Students chanted their college cheers and stretched their quads, waiting for the appointed hour, 4 p.m., to see if all those mysterious e-mails and fliers heralding the return of bladderball were not one big joke.

But right on time, a multi-colored six-foot ball bobbed through Phelps Gate. There was no mistaking: ban or no ban, bladderball was back.

Never making it into Old Campus, the ball bounced on a sea of outstretched arms out to College Street where students continued to move it towards Cross Campus. Soon the game had blocked traffic on Elm Street, bloodied a few noses and brought out the police for about 40 minutes until the bladderball deflated.

A family in search of a parking space found one — in the middle of Elm Street. Metro Taxi 147, which was also detained, left the meter running, much to chagrin of the passengers in the back seat.

And as students chased the ball, bouncing over cars, through the middle of Elm Street, confused motorists honked their horns or, like New Haven resident Corrie Poland, took pictures on their cell phones.

“It’s not every day you run into the middle of a riot,” said Poland, who was on her way to go shopping.


And at 4:24 p.m., three police motorcycles and two officers blocked off Elm Street from York Street to College Street, pushing students and parents off the road.

“Get out of the street,” they shouted.

Indeed, though students said the game was exhilarating, some left the with battle wounds.

Ricky Johnson ’12, who was wearing sandals, said he broke his pinky toe when someone stepped on his foot during the game. He added that he would surely play again — but with more durable footwear.

Max Budovitch ’13, who emerged with blood on his face, said he was “smacked” right after the game began. Alice Walton ’10 said her feet were trampled multiple times, but she enjoyed the game.

“It’s a break from taking ourselves too seriously,” she said.

Still, some students said the game sometimes got out of hand.

Josh Pan ’12 said he thought the game was fun until he saw an elderly man being shoved against a car.

“Usually everybody’s so under control,” Jack Li ’12 said after exiting a crowd of students fighting for a part of the ball. “But on this occasion, everyone just shows their wild side.”

Groups of parents stood on the sidewalk along College Street, some confused and disapproving, others with video cameras in hand.

One parent, Laurie Lieberman, said she thought the event seemed dangerous. But others, like Cliff Levine and Katrin Czinger, both with children in Timothy Dwight College, joined the mass of students chasing the ball.

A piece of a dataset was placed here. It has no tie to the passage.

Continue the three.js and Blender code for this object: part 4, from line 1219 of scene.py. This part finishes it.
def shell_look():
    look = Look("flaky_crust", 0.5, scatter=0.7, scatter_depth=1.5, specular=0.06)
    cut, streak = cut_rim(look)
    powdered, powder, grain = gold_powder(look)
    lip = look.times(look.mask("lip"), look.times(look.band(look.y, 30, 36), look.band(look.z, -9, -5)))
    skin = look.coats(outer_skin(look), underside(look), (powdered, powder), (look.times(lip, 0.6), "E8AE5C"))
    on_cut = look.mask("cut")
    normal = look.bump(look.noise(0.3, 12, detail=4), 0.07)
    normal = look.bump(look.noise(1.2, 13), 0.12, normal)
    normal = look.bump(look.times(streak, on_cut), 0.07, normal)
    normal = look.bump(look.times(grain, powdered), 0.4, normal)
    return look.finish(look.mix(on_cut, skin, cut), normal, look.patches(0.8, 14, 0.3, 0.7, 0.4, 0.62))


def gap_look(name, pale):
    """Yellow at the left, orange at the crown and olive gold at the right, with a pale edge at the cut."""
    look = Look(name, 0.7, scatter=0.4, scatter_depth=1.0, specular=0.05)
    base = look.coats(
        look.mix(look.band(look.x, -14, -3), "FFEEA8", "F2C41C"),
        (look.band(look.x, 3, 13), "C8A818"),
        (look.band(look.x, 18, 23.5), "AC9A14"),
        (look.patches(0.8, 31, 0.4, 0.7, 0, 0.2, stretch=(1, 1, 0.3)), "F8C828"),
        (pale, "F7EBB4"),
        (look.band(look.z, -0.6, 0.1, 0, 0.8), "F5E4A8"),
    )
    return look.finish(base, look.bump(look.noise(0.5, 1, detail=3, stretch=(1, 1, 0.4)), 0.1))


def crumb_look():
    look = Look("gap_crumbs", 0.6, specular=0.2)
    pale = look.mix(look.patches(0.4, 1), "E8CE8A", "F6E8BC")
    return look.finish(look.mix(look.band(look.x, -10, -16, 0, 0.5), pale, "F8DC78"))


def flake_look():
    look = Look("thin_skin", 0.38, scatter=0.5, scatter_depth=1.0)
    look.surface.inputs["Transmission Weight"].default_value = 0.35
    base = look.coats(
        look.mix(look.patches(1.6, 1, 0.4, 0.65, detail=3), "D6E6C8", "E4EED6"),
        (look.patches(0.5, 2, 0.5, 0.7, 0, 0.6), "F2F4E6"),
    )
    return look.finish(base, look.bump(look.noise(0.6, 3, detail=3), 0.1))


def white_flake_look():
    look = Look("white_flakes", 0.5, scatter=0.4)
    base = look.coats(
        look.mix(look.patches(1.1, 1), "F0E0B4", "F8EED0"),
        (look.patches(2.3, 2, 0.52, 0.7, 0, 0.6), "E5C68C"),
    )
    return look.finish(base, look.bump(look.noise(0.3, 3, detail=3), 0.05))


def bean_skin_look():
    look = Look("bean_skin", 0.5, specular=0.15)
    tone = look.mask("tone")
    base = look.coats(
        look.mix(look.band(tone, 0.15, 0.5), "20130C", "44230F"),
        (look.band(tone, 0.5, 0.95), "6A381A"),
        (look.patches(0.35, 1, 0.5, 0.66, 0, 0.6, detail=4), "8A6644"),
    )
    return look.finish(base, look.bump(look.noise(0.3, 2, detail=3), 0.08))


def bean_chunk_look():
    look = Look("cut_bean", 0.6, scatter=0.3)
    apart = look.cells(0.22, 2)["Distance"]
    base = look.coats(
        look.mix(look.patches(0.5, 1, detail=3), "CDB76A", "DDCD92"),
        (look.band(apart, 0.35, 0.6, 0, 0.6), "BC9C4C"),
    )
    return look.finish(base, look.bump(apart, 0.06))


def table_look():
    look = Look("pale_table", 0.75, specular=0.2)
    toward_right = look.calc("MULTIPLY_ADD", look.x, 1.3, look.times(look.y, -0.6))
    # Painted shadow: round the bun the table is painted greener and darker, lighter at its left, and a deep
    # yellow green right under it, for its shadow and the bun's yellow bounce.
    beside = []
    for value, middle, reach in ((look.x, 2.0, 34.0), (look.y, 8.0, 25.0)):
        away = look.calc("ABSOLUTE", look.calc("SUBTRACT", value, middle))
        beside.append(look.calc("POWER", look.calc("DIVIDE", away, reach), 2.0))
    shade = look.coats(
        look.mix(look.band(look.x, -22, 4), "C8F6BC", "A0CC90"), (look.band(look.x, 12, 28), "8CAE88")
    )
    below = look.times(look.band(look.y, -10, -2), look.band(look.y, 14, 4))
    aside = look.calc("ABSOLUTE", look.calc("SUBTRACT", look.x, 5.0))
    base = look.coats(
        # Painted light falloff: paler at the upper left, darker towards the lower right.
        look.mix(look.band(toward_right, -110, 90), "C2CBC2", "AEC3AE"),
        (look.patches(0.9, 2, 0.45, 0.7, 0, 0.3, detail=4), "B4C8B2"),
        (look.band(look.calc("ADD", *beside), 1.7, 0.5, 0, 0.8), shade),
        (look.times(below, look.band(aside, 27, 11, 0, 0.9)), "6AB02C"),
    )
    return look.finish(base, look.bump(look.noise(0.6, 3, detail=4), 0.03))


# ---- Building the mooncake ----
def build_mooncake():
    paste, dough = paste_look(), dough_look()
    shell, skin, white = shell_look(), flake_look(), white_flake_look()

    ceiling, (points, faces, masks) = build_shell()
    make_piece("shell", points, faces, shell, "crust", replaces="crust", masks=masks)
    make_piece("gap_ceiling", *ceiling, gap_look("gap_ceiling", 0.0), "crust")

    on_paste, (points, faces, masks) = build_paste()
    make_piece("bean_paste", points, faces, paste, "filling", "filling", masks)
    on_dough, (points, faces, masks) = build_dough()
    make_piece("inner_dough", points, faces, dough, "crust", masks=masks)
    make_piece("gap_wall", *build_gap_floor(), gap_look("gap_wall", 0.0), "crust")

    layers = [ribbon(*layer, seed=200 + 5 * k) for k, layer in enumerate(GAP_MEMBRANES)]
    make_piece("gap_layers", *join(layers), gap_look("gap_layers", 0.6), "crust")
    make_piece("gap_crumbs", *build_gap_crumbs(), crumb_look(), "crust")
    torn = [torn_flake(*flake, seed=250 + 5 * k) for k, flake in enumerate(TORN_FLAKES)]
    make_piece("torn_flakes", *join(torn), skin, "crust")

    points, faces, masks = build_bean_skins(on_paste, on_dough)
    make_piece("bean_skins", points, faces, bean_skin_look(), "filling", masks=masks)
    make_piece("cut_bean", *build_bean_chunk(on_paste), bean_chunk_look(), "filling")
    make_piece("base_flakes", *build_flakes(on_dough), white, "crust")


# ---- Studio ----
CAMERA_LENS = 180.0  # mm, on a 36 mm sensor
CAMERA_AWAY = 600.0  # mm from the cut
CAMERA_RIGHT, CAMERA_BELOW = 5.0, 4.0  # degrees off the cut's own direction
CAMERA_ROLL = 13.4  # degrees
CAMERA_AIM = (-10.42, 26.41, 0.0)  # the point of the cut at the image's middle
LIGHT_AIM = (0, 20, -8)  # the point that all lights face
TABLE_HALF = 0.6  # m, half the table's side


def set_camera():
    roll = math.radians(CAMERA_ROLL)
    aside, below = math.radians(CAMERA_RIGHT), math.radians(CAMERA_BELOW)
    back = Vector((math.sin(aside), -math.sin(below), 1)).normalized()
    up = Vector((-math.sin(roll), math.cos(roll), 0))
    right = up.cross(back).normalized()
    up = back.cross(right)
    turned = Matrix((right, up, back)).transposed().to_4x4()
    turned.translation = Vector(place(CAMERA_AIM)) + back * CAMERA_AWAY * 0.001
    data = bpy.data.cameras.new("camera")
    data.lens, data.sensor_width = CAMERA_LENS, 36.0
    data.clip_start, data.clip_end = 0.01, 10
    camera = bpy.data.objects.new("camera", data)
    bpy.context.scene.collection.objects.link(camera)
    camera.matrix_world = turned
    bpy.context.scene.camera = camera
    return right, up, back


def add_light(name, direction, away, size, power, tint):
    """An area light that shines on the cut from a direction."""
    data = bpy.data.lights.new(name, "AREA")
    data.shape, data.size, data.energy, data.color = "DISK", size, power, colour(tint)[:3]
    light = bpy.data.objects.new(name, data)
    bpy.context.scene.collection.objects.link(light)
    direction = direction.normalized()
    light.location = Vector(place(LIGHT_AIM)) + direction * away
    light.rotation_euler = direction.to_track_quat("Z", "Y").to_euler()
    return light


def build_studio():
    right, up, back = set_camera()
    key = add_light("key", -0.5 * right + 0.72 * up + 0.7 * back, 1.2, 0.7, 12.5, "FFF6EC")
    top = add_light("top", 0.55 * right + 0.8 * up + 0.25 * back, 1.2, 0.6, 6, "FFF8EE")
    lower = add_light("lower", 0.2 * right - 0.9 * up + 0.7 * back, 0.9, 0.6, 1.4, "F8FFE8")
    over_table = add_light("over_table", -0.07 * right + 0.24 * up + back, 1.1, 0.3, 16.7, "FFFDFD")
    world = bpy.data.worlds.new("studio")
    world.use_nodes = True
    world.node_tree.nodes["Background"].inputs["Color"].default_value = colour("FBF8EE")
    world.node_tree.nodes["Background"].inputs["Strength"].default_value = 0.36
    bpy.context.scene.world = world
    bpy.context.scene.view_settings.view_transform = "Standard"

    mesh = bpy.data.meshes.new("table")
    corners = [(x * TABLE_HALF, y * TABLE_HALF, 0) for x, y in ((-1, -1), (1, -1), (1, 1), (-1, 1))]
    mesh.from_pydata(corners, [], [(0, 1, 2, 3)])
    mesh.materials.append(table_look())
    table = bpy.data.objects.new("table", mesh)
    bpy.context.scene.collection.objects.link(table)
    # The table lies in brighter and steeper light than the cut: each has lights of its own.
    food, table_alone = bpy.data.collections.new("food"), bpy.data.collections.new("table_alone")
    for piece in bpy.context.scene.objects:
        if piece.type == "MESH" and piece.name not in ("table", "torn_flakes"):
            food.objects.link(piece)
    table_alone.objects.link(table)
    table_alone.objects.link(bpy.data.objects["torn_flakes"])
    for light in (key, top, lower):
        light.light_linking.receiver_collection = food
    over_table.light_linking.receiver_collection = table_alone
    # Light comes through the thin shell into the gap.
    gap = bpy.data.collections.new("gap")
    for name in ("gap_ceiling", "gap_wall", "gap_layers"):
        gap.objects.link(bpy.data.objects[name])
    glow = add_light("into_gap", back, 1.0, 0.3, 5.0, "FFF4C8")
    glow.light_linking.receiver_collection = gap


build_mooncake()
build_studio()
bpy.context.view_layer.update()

“TD will ultimately win it,” Levine declared.


Just minutes after the police halted traffic, students tore the covering off the ball. It wasn’t long before the ball was popped and eventually ripped into shreds. But even after the ball had collapsed, some students continued fighting over the scraps, hoping to glean trophies for their respective colleges.

“This is the most amazing event ever,” Freddy Ketchum ’13 said from atop the Women’s Table as throngs of students tugged at the remnants of the ball below. “I have never been a part of something so glorious in my life.”

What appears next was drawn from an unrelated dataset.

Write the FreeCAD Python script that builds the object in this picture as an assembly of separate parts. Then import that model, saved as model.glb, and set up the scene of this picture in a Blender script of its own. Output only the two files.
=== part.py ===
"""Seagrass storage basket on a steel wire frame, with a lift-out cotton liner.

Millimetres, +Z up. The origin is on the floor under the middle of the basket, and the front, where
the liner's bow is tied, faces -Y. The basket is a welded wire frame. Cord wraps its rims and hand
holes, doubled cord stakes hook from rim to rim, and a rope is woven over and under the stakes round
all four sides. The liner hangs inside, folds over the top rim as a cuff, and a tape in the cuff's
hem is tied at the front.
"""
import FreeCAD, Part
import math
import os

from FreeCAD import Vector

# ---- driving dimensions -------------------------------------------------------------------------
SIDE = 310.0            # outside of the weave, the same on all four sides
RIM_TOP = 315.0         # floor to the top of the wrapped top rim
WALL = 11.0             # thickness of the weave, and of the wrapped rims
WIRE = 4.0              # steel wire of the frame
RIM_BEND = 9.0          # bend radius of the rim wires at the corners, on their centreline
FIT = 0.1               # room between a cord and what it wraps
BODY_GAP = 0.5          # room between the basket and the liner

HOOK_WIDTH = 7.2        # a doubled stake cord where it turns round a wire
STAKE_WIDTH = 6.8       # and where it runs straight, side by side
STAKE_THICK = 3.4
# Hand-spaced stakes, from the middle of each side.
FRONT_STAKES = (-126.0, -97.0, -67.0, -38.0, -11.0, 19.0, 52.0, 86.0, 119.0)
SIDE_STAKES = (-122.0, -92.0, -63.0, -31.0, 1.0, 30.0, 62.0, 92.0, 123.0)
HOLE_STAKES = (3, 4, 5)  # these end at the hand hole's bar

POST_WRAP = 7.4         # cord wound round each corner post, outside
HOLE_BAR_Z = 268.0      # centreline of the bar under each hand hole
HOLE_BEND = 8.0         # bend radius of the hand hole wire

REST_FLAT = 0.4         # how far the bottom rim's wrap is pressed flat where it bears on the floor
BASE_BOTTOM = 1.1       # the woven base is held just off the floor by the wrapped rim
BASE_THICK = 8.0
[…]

Although it was unclear which college “won,” most claimed victory in e-mails shortly after the event. Davenport, for one, said it posted 27,000 points.

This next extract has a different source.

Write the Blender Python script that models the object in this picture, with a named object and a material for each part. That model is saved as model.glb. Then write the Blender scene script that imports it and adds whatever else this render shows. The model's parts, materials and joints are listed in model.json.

Soon, the contest moved elsewhere on the Internet. After the game, the Wikipedia entry for “bladderball” was edited more than 160 times. The name of the winning college changed constantly until one editor locked the page at 5:51 p.m. because of “excessive vandalism.”

Stilesians managed to bring back the largest pieces of the ball which they brought to Ezra Stiles Master Stephen Pitti’s house, where parents had gathered for a Family Weekend reception. Sweaty students displayed the ball’s carcass on the banister.

Pitti said he hadn’t seen the article in the News on Friday and had not heard “any rumblings” of the bladderball game.

“Essentially, I was surprised and amazed,” he said. “I was really thrilled they were so happy.” Later that evening, Pitti sent an e-mail to the Stiles community offering “con-blad-ulations,” and to ignore rival claims of victory.

Still, two blue pieces of the ball hung above the entry to the Pierson dining hall servery Saturday night — a call to arms for future generations of Yalies.